ACLU appeals ruling that pharmacists don't have to sell 'Plan B'
08:45 AM PST on Wednesday, December 12, 2007
SEATTLE - The American Civil Liberties Union, Planned Parenthood and the Northwest Women's Law Center are appealing a federal judge's ruling.
KING
Two pharmacists and a drugstore owner claim in a lawsuit that the state's birth-control sales rules violated their civil rights.
The ruling says that Washington state pharmacies don't have to sell "morning-after" birth control pills if their pharmacists have moral objections.

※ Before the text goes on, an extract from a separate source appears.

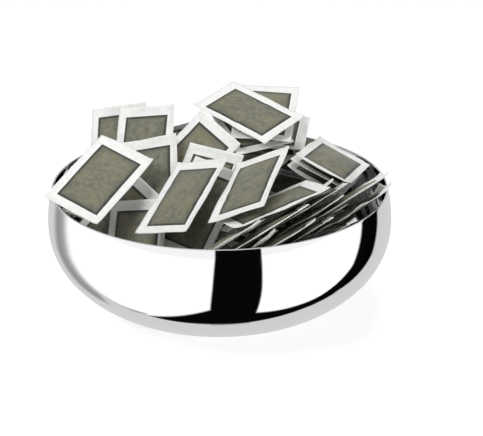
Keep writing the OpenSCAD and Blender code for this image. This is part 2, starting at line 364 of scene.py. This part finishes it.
def sachet(seed, nx, ny, curl, lump, plump):
    """Vertices, faces and map of one sachet lying flat about the origin.

    curl is how high its seals may bend up, lump how deep its lumps are as a share of the
    pillow, and plump the pillow's share of the CAD's thickness.
    """
    rng = random.Random(seed)
    half_w, half_l = PACKET_W / 2, PACKET_L / 2
    fill_w, fill_l = half_w - SIDE_SEAL, half_l - END_SEAL
    u, v = np.linspace(-1, 1, nx), np.linspace(-1, 1, ny)
    x, y = np.meshgrid(half_w * u, half_l * v)
    sx, sy = np.clip(np.abs(x) / fill_w, 0, 1), np.clip(np.abs(y) / fill_l, 0, 1)
    # The pillow of sugar, with lumps that are calmer on its crown
    lump_calm, underside = 0.4, 0.96
    crown = (1 - sx ** 3) * (1 - sy ** 3)
    lumps = smooth_noise(rng, x, y, 7, 0.25, 0.9)
    pillow = (PACKET_T - SEAL_T) / 2 * plump * crown
    body = pillow * (1 + lump * lumps * (1 - crown * lump_calm))
    # Short wrinkles that run in from the seals, deepest halfway up the pillow's slope
    wrinkles, share_from_sides = 12, 0.6
    slope = crown * (1 - crown) * 4
    wrinkle = np.zeros_like(x)
    for _ in range(wrinkles):
        from_side = rng.random() < share_from_sides
        at, width = rng.uniform(-0.9, 0.9), rng.uniform(0.05, 0.11)
        depth = rng.uniform(0.15, 0.4) * MM
        line = (y / half_l - at - 0.1 * sx) if from_side else (x / half_w - at - 0.15 * sy)
        wrinkle -= depth * np.exp(-(line / width) ** 2) * slope
    seal_share = 0.8
    seal = SEAL_T / 2 * seal_share
    top = seal + np.maximum(body + wrinkle, 0)
    low = seal + np.maximum(body * underside + wrinkle[::-1, ::-1], 0)
    # The whole sachet is a little warped, most at its seals
    warp_depth, warp_calm = 0.10 * MM, 0.6
    warp = warp_depth * smooth_noise(rng, x, y, 4, 1.2, 3.2) * (1 - warp_calm * crown)
    # The seals curl and flutter, mostly up and away from what the sachet lies on
    out_w = np.clip((np.abs(x) - fill_w) / SIDE_SEAL, 0, 1)
    out_l = np.clip((np.abs(y) - fill_l) / END_SEAL, 0, 1)
    flutter = 0.55 + 1.5 * smooth_noise(rng, x, y, 5, 0.5, 1.6)
    warp += curl * (out_w ** 1.5 + out_l ** 1.5) * np.clip(flutter, -0.25, 1.1)
    count = nx * ny
    verts = np.concatenate([np.stack([x, y, warp + top], 2).reshape(-1, 3),
                            np.stack([x, y, warp - low], 2).reshape(-1, 3)])
    # The upper side's vertices come first, and the lower side's follow after count
    faces = []
    for j in range(ny - 1):
        for i in range(nx - 1):
            a, b = j * nx + i, (j + 1) * nx + i
            faces.append((a, a + 1, b + 1, b))
            faces.append((count + a, count + b, count + b + 1, count + a + 1))
    # A strip round the edge joins the two sides
    rim = (list(range(nx)) + [j * nx + nx - 1 for j in range(1, ny)]
           + [(ny - 1) * nx + i for i in range(nx - 2, -1, -1)]
           + [j * nx for j in range(ny - 2, 0, -1)])
    for a, b in zip(rim, rim[1:] + rim[:1]):
        faces.append((a, count + a, count + b, b))
    uv = np.stack([x / MAP_SIZE + 0.5, y / MAP_SIZE + 0.5], 2).reshape(-1, 2)
    return verts, faces, np.tile(uv, (2, 1))


# Forms to try, from the most curled to the plainest: the share of the curl, the depth of
# the lumps and the share of the pillow's thickness
PLUMP, LUMP = 0.93, 0.2
FORMS = ([(share, LUMP, PLUMP) for share in (1.0, 0.8, 0.6, 0.4, 0.2, 0.0)]
         + [(0.0, 0.1, PLUMP), (0.0, 0.0, PLUMP)]
         + [(0.0, 0.0, plump) for plump in (0.84, 0.75, 0.66)])
COARSE_GRID, FINE_GRID = (17, 27), (33, 51)


class Sachet:
    """One sachet of the heap, in the place of one solid of the CAD."""

    def __init__(self, node, seed, solids, k):
        self.node, self.seed = node, seed * 10 + k
        self.tone = random.Random(seed * 31 + k).random()
        self.middle, self.axes = pose_of(solids[k])
        hidden = len(solids) > 1 or node.startswith("core")
        self.grid = COARSE_GRID if hidden else FINE_GRID
        # The sheaf on the right has room for its seals to curl further
        free = node.startswith("right") and node != "right_packet_8"
        self.most_curl = (2.0 if free else 1.1) * MM
        self.shape(0.0, LUMP, PLUMP)

    def shape(self, share, lump, plump):
        curl = self.most_curl * share
        verts, self.faces, self.uv = sachet(self.seed, *self.grid, curl, lump, plump)
        self.verts = verts @ self.axes.T + self.middle
        self.low, self.high = self.verts.min(0), self.verts.max(0)
        self.tree = BVHTree.FromPolygons(self.verts.tolist(), self.faces)

    def near(self, other):
        reach = 4 * MM
        return (other is not self and (self.low < other.high + reach).all()
                and (self.high > other.low - reach).all())

    def settle(self, others, wall_tree):
        """Take the first form that touches neither the neighbours nor the bowl."""
        trees = [wall_tree] + [other.tree for other in others if self.near(other)]
        for form in FORMS:
            self.shape(*form)
            if not any(self.tree.overlap(tree) for tree in trees):
                break


def sachet_piece(node, members):
    """One piece for a CAD node, from the sachets that lie in the places of its solids."""
    faces, base = [], 0
    for one in members:
        faces += [tuple(base + i for i in face) for face in one.faces]
        base += len(one.verts)
    mesh = bpy.data.meshes.new("sachet_" + node)
    mesh.from_pydata(np.concatenate([one.verts for one in members]).tolist(), [], faces)
    uv = np.concatenate([one.uv for one in members])
    corner = np.zeros(len(mesh.loops), np.int32)
    mesh.loops.foreach_get("vertex_index", corner)
    layer = mesh.uv_layers.new(name="sachet")
    layer.data.foreach_set("uv", uv[corner].astype(np.float32).ravel())
    tones = np.concatenate([np.full(len(one.verts), one.tone) for one in members])
    tone = mesh.attributes.new("tone", "FLOAT", "POINT")
    tone.data.foreach_set("value", tones.astype(np.float32))
    mesh.materials.append(PAPER)
    made = smooth_object("sachet_" + node, mesh)
    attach(made, body_of(frame["nodes"][node])[0])
    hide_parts(node)


# All sachets are laid first, so that each can keep clear of the others
names = sorted(name for name in frame["nodes"] if name != "bowl")
heap = []
for number, name in enumerate(names, 1):
    solids = separate_solids(frame["nodes"][name].data)
    heap += [Sachet(name, number, solids, k) for k in range(len(solids))]
bowl_tree = BVHTree.FromPolygons([v.co for v in bowl.data.vertices],
                                 [tuple(face.vertices) for face in bowl.data.polygons])
for one in heap:
    one.settle(heap, bowl_tree)
for name in names:
    sachet_piece(name, [one for one in heap if one.node == name])


# Floor and surroundings

def floor_material():
    n = Nodes("pale_floor")
    place = n.node("ShaderNodeNewGeometry").outputs["Position"]
    axes = n.node("ShaderNodeSeparateXYZ", inputs={0: place})
    x, y = axes.outputs[0], axes.outputs[1]

    def wedge(at, start, end, soft):
        """1 inside the wedge that opens from a point between two bearings, and 0 outside."""
        dx, dy = n.math("SUBTRACT", x, at[0]), n.math("SUBTRACT", at[1], y)
        angle = n.times(n.math("ARCTAN2", dx, dy), DEGREES)
        return n.times(n.ramp(angle, start - soft, start + soft),
                       n.ramp(angle, end + soft, end - soft))

    def distance(at):
        dx, dy = n.math("SUBTRACT", x, at[0]), n.math("SUBTRACT", y, at[1])
        return n.math("SQRT", n.math("ADD", n.times(dx, dx), n.times(dy, dy)))

    def across(slope, low, high):
        """A soft step over a straight line on the floor."""
        return n.ramp(n.math("MULTIPLY_ADD", x, slope, y), low, high)

    # Dark flags stand between the white cards of the studio, as the steel shows them
    right_corner, left_corner = (0.0767, -0.1019), (-0.06, -0.097)
    front_flag = n.times(wedge((-0.0047, -0.034), -3.3, 120, 0.7),
                         wedge((-0.0096, -0.034), -120, 25.8, 0.7))
    side_flag = wedge(right_corner, 106.1, 128.7, 1.6)
    faint_flag = n.times(wedge(left_corner, -138, -121, 6), 0.62)
    # A strip of painted shadow, the bowl's shadow on the floor as the steel shows it, lies in front
    # of the foot, between an arc and two straight edges
    in_front = n.ramp(y, -0.060, -0.070)
    beyond = n.ramp(distance((0.0074, 0.0793)), 0.1805, 0.1851)
    painted_shadow = n.times(beyond, across(-0.412, -0.1382, -0.1338), across(0.92, -0.1500, -0.1440),
                    n.ramp(x, -0.092, -0.064), n.ramp(x, 0.118, 0.104), in_front)
    flags_and_painted_shadow = n.most(front_flag, side_flag, faint_flag, painted_shadow)
    # The floor under the belly and the room behind are grey
    near = n.times(n.less(beyond), in_front)
    under = n.most(n.ramp(distance((0, 0)), 0.107, 0.099), near)
    behind = n.most(wedge(right_corner, 118, 200, 6), wedge(left_corner, -200, -130, 8),
                    wedge((0, 0), 150, 200, 10), wedge((0, 0), -200, -150, 10))
    grey = n.times(n.most(under, behind), STUDIO_GREY)
    flags_and_painted_shadow = n.times(flags_and_painted_shadow, n.less(under))
    # The cards show white, less the grey, the dark flags and the painted shadow
    shown = n.times(n.less(grey), n.less(n.times(flags_and_painted_shadow, FLAG_DARK)))
    white = (1, 1, 1, 1)
    cards = n.node("ShaderNodeEmission", inputs={"Color": white, "Strength": n.times(shown, 1.12)})
    # Other light meets a pale floor, and the camera a white one that keeps the shadow
    pale = n.node("ShaderNodeBsdfDiffuse", inputs={"Color": (0.86, 0.86, 0.86, 1)})
    glow = n.node("ShaderNodeEmission", inputs={"Color": white, "Strength": 0.72})
    shadow = n.node("ShaderNodeBsdfDiffuse", inputs={"Color": (0.5, 0.5, 0.5, 1)})
    seen = n.node("ShaderNodeAddShader", inputs={0: glow.outputs[0], 1: shadow.outputs[0]})
    path = n.node("ShaderNodeLightPath").outputs
    lit = n.mix_shader(path["Is Glossy Ray"], pale.outputs[0], cards.outputs[0])
    final = n.mix_shader(path["Is Camera Ray"], lit, seen.outputs[0])
    n.node("ShaderNodeOutputMaterial", inputs={0: final})
    return n.owner


HALF_FLOOR, UNDER_FOOT = 6.0, 0.5 * MM
floor_mesh = bpy.data.meshes.new("floor")
floor_mesh.from_pydata([(-HALF_FLOOR, -HALF_FLOOR, 0), (HALF_FLOOR, -HALF_FLOOR, 0),
                        (HALF_FLOOR, HALF_FLOOR, 0), (-HALF_FLOOR, HALF_FLOOR, 0)],
                       [], [(0, 1, 2, 3)])
floor_mesh.materials.append(floor_material())
floor = bpy.data.objects.new("floor", floor_mesh)
floor.location.z = -UNDER_FOOT
bpy.context.scene.collection.objects.link(floor)


def world():
    n = Nodes("studio", world=True)
    direction = n.node("ShaderNodeTexCoord").outputs["Generated"]
    axes = n.node("ShaderNodeSeparateXYZ", inputs={0: direction})
    x, y, z = axes.outputs
    bearing = n.times(n.math("ARCTAN2", x, n.times(y, -1.0)), DEGREES)
    # The white cards fade upwards, and the room behind is grey
    fade = n.ramp(z, 0.0, 0.9, 1.0, 0.55)
    behind = n.ramp(n.math("ABSOLUTE", bearing), 112, 132)
    # The floor's flags go on a little above the horizon
    front_flag = n.times(n.ramp(bearing, -4.0, -2.6), n.ramp(bearing, 26.5, 25.1))
    side_flag = n.times(n.ramp(bearing, 104.5, 107.7), n.ramp(bearing, 130.3, 127.1))
    flag = n.times(n.most(front_flag, side_flag), n.ramp(z, 0.34, 0.24))
    shown = n.times(fade, n.less(n.times(behind, STUDIO_GREY)), n.less(n.times(flag, FLAG_DARK)))

    def light(strength):
        made = n.node("ShaderNodeBackground", inputs={
            "Color": (1, 1, 1, 1), "Strength": strength})
        return made.outputs[0]

    path = n.node("ShaderNodeLightPath").outputs
    lit = n.mix_shader(path["Is Glossy Ray"], light(0.3), light(shown))
    final = n.mix_shader(path["Is Camera Ray"], lit, light(1.0))
    n.node("ShaderNodeOutputWorld", inputs={0: final})


world()


HEAP_MIDDLE = Vector((0, 0, 0.1))


def lamp(name, place, energy, size):
    """A round soft lamp that looks at the heap and isn't mirrored in the steel."""
    data = bpy.data.lights.new(name, "AREA")
    data.energy, data.shape, data.size = energy, "DISK", size
    made = bpy.data.objects.new(name, data)
    made.location = place
    made.rotation_mode = "QUATERNION"
    made.rotation_quaternion = (HEAP_MIDDLE - Vector(place)).to_track_quat("-Z", "Y")
    made.visible_glossy = False
    bpy.context.scene.collection.objects.link(made)


lamp("key", (-0.75, -0.55, 0.95), 6.6, 0.5)
lamp("top", (0.15, 0.35, 1.2), 5.2, 0.6)
lamp("fill", (0.75, -1.0, 0.35), 5.0, 0.5)


# Camera at the photograph's angle; the picture's size, the place of the rim's middle in it
# and the width of one radian of view are in pixels

PICTURE_W, PICTURE_H = 483, 436
RIM_X, RIM_Y = 220, 181.7
VIEW = 1338
TILT, DISTANCE, SENSOR_MM = math.radians(21), 0.896, 36
camera_data = bpy.data.cameras.new("camera")
camera_data.sensor_width = SENSOR_MM
camera_data.lens = VIEW / PICTURE_W * SENSOR_MM
camera_data.clip_start, camera_data.clip_end = 0.01, 50
camera = bpy.data.objects.new("camera", camera_data)
bpy.context.scene.collection.objects.link(camera)
back = Vector((0, -math.cos(TILT), math.sin(TILT)))
camera.location = Vector((0, 0, BOWL_H)) + back * DISTANCE
# The camera turns until the rim's middle is at its place in the picture
aim_right = math.atan((PICTURE_W / 2 - RIM_X) / VIEW)
aim_down = math.atan((PICTURE_H / 2 - RIM_Y) / VIEW)
right = Vector((1, 0, 0))
up = right.cross(-back)
look = -back + right * math.tan(aim_right) - up * math.tan(aim_down)
camera.rotation_mode = "QUATERNION"
camera.rotation_quaternion = look.to_track_quat("-Z", "Y")
bpy.context.scene.camera = camera

bpy.context.scene.view_settings.view_transform = "Standard"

A federal court judge in Tacoma issued an injunction last month preventing the state from enforcing a rule that pharmacies make the drug available.

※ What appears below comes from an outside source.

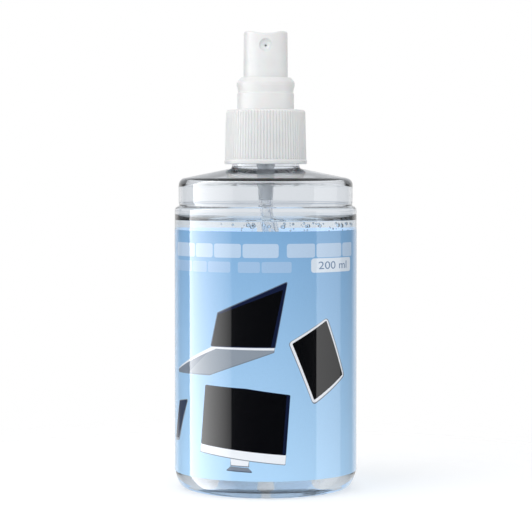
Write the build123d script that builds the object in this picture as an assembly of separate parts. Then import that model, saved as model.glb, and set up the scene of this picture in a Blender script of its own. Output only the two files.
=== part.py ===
from build123d import *
import math
import os

# Lens cleaning spray: a round 200 ml bottle with a fine-mist pump, in millimetres.
# The origin is the centre of the base. +Z is up, and the nozzle faces -Y.

# ---------------------------------------------------------------- driving dimensions

# Bottle
BODY_R = 28.42              # outside of the wall, under the label
BODY_TOP_Z = 86.8           # where the straight wall ends
BAND_R = 27.2               # narrower band under the shoulder
BAND_FOOT_Z = 88.4          # crease between the body and the band
BAND_TOP_Z = 96.9           # corner of band and shoulder, before rounding
SHOULDER_TOP_Z = 100.0      # foot of the neck
WALL = 0.8
FOOT_RING_R = 20.5          # inner edge of the ring that the bottle stands on
PUSH_UP = 2.6               # height of the hollow under the base
BASE_THICKNESS = 1.4
NECK_R = 10.55              # neck between the thread turns
NECK_BORE_R = 8.9
NECK_TOP_Z = 114.6

# Screw thread of the neck and the closure, right-handed
PITCH = 3.175
NECK_THREAD_R = 11.62       # crest
NECK_THREAD_Z = 106.4       # middle of the ridge where it starts
NECK_THREAD_TURNS = 1.5
CLOSURE_BORE_R = 11.78      # inside of the skirt, between the turns
CLOSURE_THREAD_R = 10.74    # crest, towards the axis
CLOSURE_THREAD_TURNS = 1.0

# Label and liquid
LABEL_R = 28.5
LABEL_FOOT_Z = 5.7
LABEL_TOP_Z = 81.0
LABEL_GAP = 3.0             # open strip at the back, where the film's ends meet
LIQUID_TOP_Z = 84.8

# Closure
CLOSURE_FOOT_Z = 101.3
CLOSURE_TOP_Z = 118.2
FLANGE_R = 13.0             # plain rim round the foot
FLANGE_HEIGHT = 1.4
RIB_FOOT_R = 12.7
RIB_TOP_R = 12.35
RIB_DEPTH = 0.24
RIB_COUNT = 80
CLOSURE_ROOF = 1.1
CLOSURE_CORNER = 1.0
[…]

The organizations appealed to the 9th U.S. Circuit Court of Appeals this week, saying the ruling misconstrues legal precedent, and they asked the judge to stay the injunction while the appeal pends.
Sold as "Plan B," the drug can dramatically lower the risk of pregnancy if taken within 72 hours of unprotected sex. It is a high dose of a drug found in many regular birth-control pills. Plan B's manufacturer, Barr Pharmaceuticals, got approval last year to sell the drug over-the-counter. People 18 and older can buy it without prescription in a pharmacy.